Because the lambda was postfixed with the mutable keyword, it allows me to modify the captured values. However, since the capture was not done by reference, it is not modified in the outer scope. If we were to write in pseudo-c++, the generated lambdas are similar with the following classes:

By-value capture without the mutable postfix:

class Lambda{
	const Type t;
	operator() {
		// t cannot change
	}
}

By-value with the mutable postfix:

class Lambda{
	Type t;
	operator () {
		// t can change
	}
}

In the example above, since we declared the input parameter for the lambda as a reference (int&), it gives me direct write access to the vector content.

Decltype and Declval

Two usage scenarios:

We need a way to compute at compile-time the return type of a template function.

// starting with c++14 compiler can autodeduce return type
template<typename T1, typename T2, typename T3, typename T4> 
auto multiply(T1 t1, T2 t2, T3 t3, T4 t4)  /*-> decltype (t1 * t2 * t3 * t4) */ { 

	auto ret = t1 * t2 * t3 * t4;

	cout << typeid(ret).name() << endl;

	return ret;
}

//...

int x = 5;
double y = 5.4;
float z = 3.1f;
long w = 6;

cout << multiply(x, y, z, w) << endl;

We have a private constructor, but we still need the type of the class:

class A {
private: 
	A() {}
public:
	static shared_ptr<A> create() {
		return shared_ptr<A>(new A());
	}
};

//...

// declval can only be used where it will not be evaluated, 
//but only checked for type - like in decltype
cout << typeid(decltype(declval<A>())).name() << endl; 

Variadic templates (templates with a variable number of arguments)

I think this is one of the coolest features of C++11, as it allows very clean usage of libaries. In an example above, we saw the emplace_back method of std::collections which permits the caller to send the constructor parameters directly to the method, and the method inside does the allocation of the object. Here is a more complex example, which shows how to:

Create a template function with a variable number of parameters
Call another function for each parameter
Recursively extract each parameter and use it in a strongly typed manner
Use the library in a very natural way.

Let’s assume we want to write a library class which outputs CSV to a stream. We want to use it in a straight forward manner, like in the snippet below:

template<class Stream> auto createCSVPrinter(Stream& s) -> CSVPrinter<Stream> {
	return CSVPrinter<Stream>(s);
}

void test_variadic_templates() {
	
	// let's simply use a template function to deduce the type of cout
	auto csvPrinter = createCSVPrinter(cout); 

	// we are outputting a row or parameters of different types
	csvPrinter.print_row(5, 20, 32.5f, 22, "Hello World");
	csvPrinter.print_row(5, 20, 32.5f, 22, "Hello World");
	csvPrinter.print_row(5, 20, 32.5f, 22, "Hello World");
	csvPrinter.print_row(5, 20, 32.5f, 22, "Hello World");
}

The CSVPrinter class is clearly a template of type Stream which includes a method, print_row which receives a variable number of parameters of different types.

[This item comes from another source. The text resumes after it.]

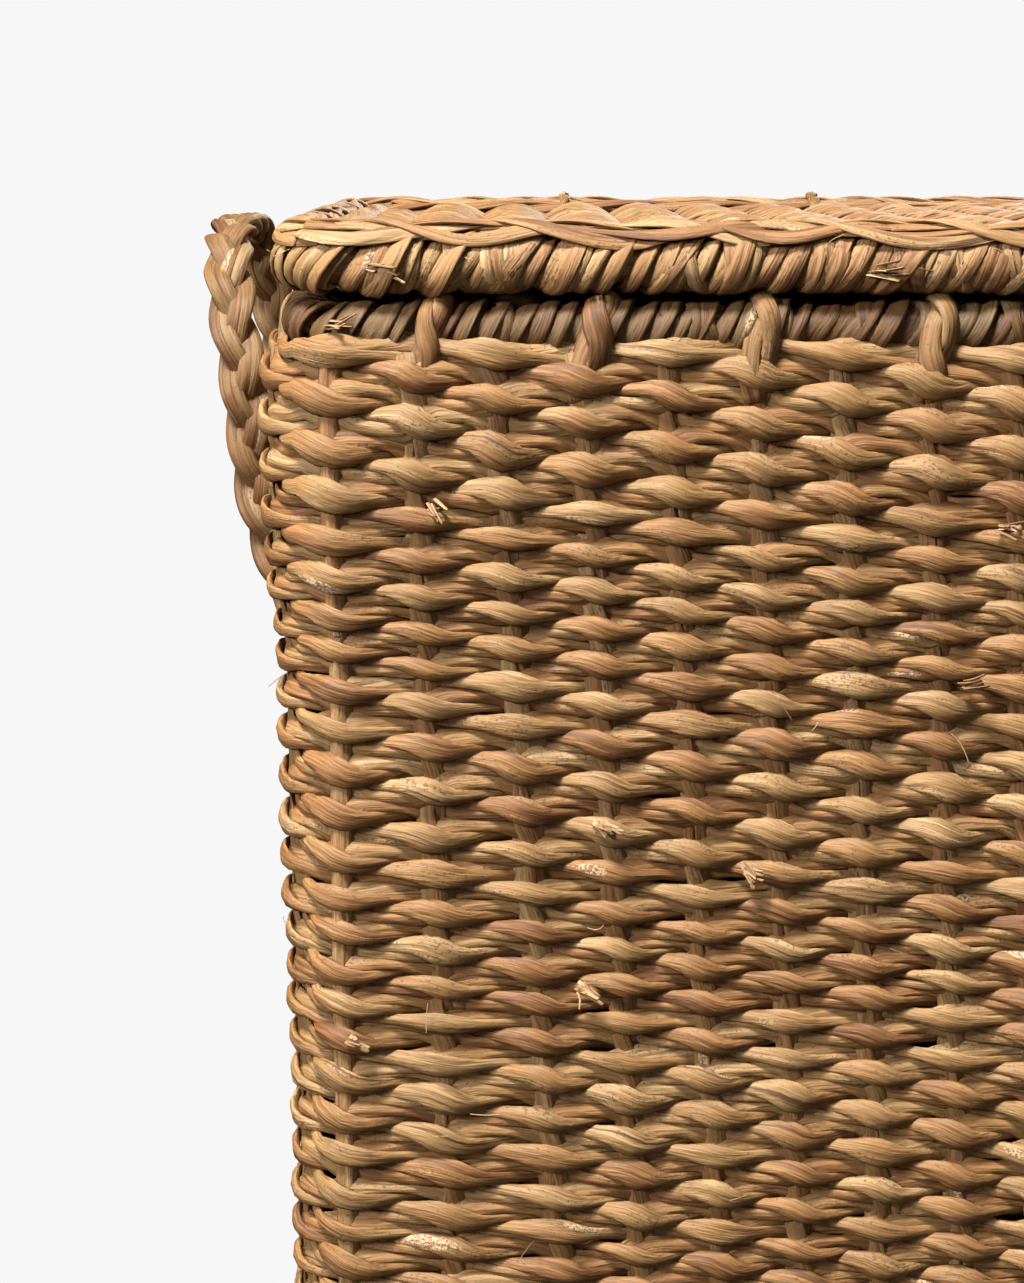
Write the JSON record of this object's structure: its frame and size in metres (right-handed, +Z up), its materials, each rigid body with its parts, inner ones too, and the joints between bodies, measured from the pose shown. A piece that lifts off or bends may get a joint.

template<typename Stream> class CSVPrinter {

private:
	int row_count = 0;
	Stream* stream = nullptr;

	// called for each parameter
	template<typename T> const T& validate(const T& t) { 
		//cout << typeid(T).name() << endl;
		return t;
	}

	template<typename FirstColumn, typename... Columns>  
	void print_row_internal(const FirstColumn& v, const Columns&... reminder_columns) {
		*stream << v << ", ";
		print_row_internal(reminder_columns...);
	}

	template<typename LastColumn> 
	void print_row_internal(const LastColumn& v) {
		*stream << v;
	}


public:

	CSVPrinter(Stream& _stream) : stream(&_stream) {}

	CSVPrinter(const CSVPrinter& other) {
		this->row_count = other->row_count;
		this->stream = other->stream;
	}

	~CSVPrinter() { cout << endl; }

	template<typename... Columns> 
	void print_row(const Columns&... cols) {

		if (row_count > 0) { cout << ", " << endl; }		
		row_count++;

		// function validate is called for each parameter in cols
		print_row_internal(validate(cols)...); 
	}
};

Let’s look at the print_row function:

It calls print_row_internal with validate(cols).... This syntax allows calling the validate function for each col prior to calling print_row_internal.
print_row_internal has two specializations. One for a single parameter, which closes the recursive loop, and one with one specialized (extracted) parameter and the rest of the colls as bulk. This recursive definition allows processing each parameter in a type-safe manner, one by one.